Only the lines from the start up to and including the line containing "layer turned back." should be repeated, word for word.

Object modeling scripts:
■ ■ ■ ■ ■

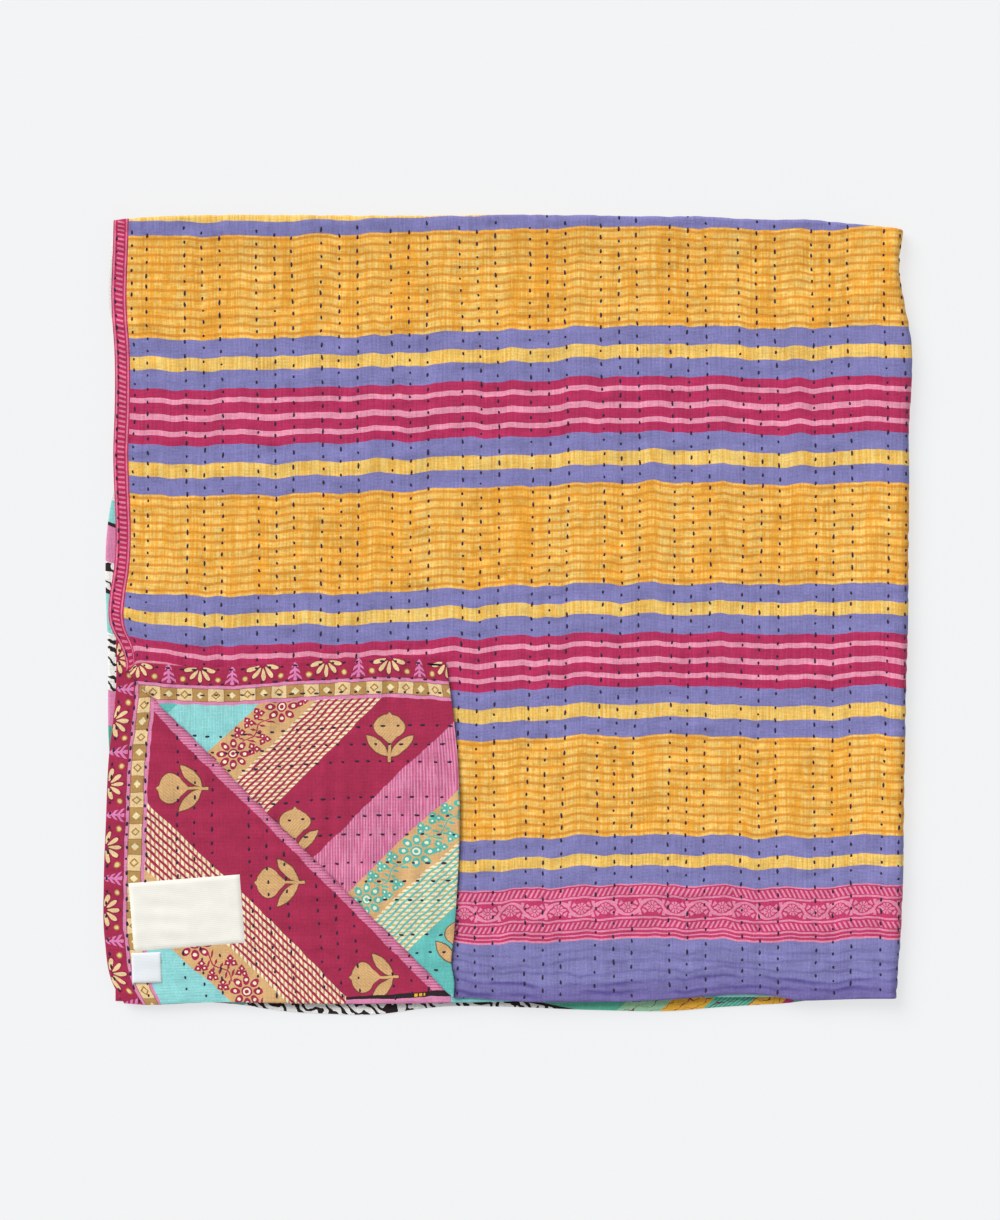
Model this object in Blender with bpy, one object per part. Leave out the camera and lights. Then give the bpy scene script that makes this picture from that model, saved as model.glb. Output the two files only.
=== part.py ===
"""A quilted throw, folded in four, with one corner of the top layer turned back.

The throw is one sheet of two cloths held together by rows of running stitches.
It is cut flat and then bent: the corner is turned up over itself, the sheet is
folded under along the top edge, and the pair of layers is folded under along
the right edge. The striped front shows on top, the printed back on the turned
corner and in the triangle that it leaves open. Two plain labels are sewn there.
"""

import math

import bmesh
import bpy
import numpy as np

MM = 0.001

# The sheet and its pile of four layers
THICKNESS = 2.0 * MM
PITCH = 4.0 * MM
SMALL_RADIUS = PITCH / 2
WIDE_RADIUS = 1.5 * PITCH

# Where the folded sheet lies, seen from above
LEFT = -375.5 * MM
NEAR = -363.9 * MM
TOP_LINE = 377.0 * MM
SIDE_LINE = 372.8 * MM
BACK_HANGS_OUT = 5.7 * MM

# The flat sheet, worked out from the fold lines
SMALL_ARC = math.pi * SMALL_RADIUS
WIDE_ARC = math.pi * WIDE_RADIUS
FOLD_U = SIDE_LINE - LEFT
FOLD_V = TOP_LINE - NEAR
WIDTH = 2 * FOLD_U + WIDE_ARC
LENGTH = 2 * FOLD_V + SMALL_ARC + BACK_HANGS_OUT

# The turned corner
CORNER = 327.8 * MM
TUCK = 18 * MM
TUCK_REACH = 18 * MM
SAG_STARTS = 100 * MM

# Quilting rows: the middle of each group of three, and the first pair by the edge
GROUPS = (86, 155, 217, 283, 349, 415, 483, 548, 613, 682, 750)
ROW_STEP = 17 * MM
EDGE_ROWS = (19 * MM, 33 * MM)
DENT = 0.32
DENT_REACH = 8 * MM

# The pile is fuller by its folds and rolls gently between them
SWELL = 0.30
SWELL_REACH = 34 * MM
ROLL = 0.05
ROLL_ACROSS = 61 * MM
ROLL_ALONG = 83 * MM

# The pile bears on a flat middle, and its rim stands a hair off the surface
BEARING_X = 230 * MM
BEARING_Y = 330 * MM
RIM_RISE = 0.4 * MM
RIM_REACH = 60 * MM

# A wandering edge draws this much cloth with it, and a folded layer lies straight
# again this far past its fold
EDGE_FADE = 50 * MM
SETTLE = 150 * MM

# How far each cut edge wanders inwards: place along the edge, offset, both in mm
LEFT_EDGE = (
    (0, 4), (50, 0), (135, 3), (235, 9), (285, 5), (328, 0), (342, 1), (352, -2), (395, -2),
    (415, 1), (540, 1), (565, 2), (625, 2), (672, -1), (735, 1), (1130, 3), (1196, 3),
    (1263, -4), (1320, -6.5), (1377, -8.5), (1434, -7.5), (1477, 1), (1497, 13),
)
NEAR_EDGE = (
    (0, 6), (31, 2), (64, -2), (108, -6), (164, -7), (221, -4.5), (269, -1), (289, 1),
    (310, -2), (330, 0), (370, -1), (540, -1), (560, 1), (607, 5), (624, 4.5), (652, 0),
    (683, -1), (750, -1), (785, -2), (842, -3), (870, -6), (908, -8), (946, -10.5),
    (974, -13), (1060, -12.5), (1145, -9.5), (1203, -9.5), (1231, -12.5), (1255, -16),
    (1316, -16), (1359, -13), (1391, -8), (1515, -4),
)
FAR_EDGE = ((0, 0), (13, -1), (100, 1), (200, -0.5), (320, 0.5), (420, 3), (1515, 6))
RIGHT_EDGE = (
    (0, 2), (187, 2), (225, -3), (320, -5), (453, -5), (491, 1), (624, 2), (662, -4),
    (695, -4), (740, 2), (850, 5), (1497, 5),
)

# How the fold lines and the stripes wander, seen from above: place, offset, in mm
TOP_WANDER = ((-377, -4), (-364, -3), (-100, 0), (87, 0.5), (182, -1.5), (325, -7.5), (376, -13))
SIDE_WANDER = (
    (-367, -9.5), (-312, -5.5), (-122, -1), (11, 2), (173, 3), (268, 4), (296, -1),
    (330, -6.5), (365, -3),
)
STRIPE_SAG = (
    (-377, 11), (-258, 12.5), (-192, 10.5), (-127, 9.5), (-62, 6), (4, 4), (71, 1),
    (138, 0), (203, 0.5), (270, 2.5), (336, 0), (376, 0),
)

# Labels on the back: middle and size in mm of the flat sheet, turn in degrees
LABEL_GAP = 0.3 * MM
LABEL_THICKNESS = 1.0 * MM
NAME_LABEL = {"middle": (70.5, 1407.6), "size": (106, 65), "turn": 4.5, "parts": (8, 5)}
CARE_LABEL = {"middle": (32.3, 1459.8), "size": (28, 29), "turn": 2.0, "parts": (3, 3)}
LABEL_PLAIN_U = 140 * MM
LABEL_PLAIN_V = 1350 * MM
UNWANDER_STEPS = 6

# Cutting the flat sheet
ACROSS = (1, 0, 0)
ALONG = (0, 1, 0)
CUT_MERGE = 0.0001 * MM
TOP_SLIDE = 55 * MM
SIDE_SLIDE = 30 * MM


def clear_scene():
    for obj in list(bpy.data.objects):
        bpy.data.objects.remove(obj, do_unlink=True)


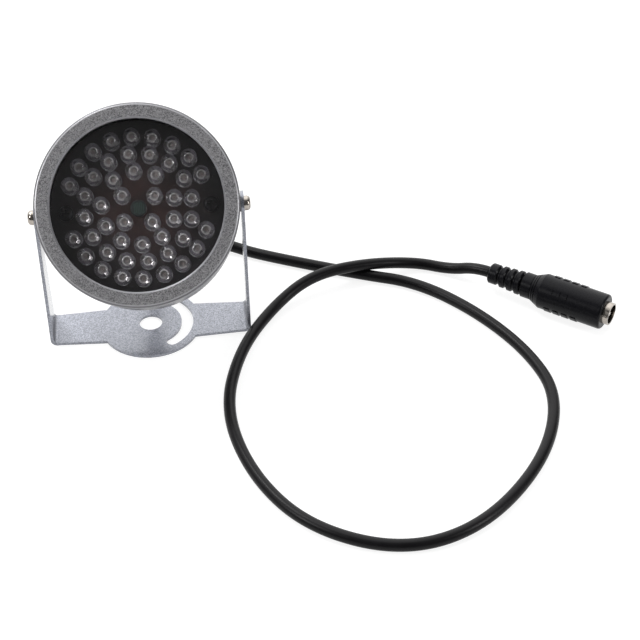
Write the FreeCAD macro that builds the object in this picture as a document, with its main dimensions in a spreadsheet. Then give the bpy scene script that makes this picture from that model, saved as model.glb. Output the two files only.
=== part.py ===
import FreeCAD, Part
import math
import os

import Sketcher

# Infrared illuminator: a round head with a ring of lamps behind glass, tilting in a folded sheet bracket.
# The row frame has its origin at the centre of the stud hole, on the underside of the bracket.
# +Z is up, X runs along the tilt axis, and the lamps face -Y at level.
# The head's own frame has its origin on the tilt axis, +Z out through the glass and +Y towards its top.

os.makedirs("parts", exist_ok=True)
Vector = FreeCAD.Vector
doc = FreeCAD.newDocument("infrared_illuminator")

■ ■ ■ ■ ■

Task output:
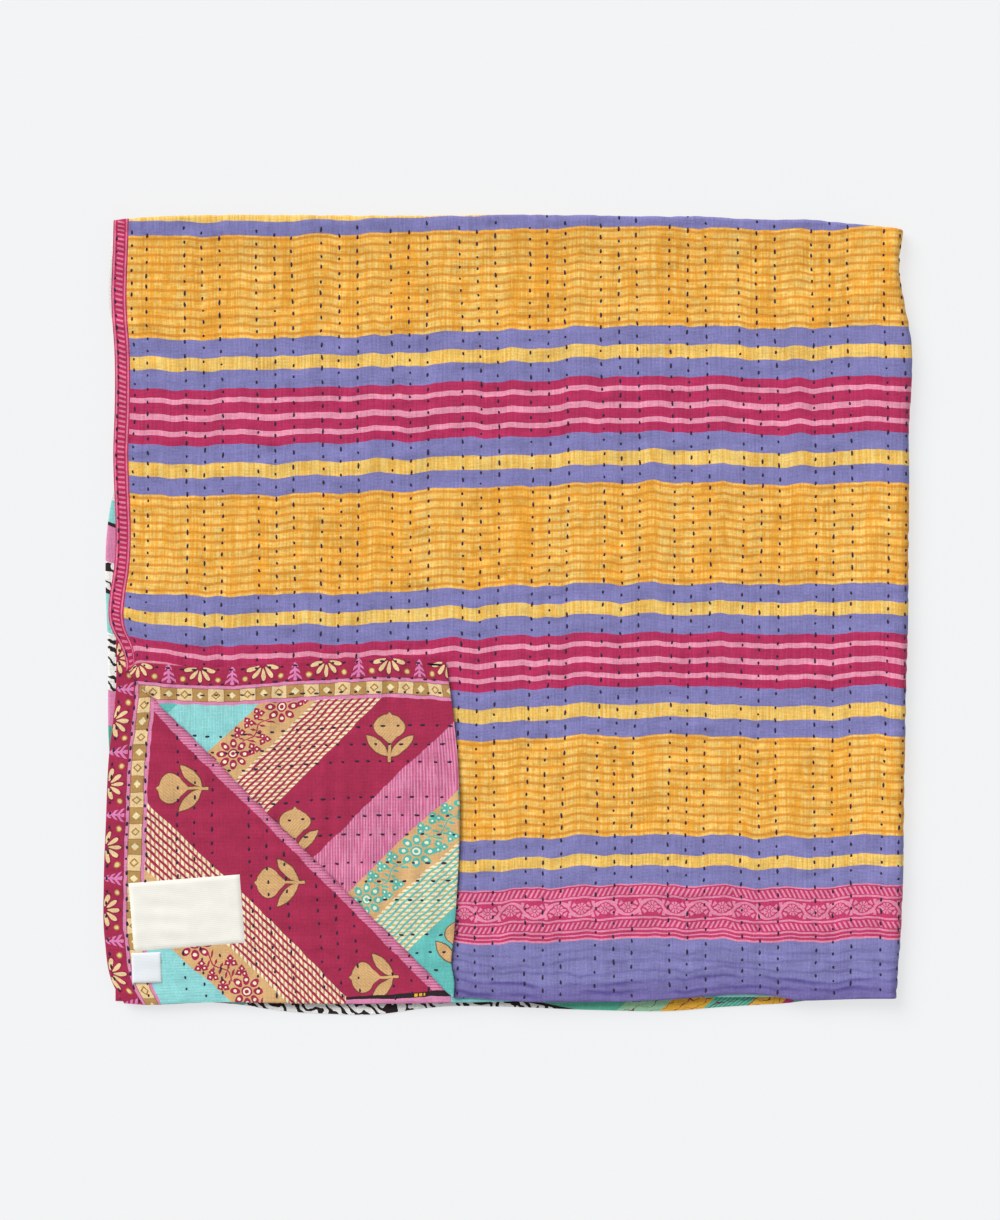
Model this object in Blender with bpy, one object per part. Leave out the camera and lights. Then give the bpy scene script that makes this picture from that model, saved as model.glb. Output the two files only.
=== part.py ===
"""A quilted throw, folded in four, with one corner of the top layer turned back.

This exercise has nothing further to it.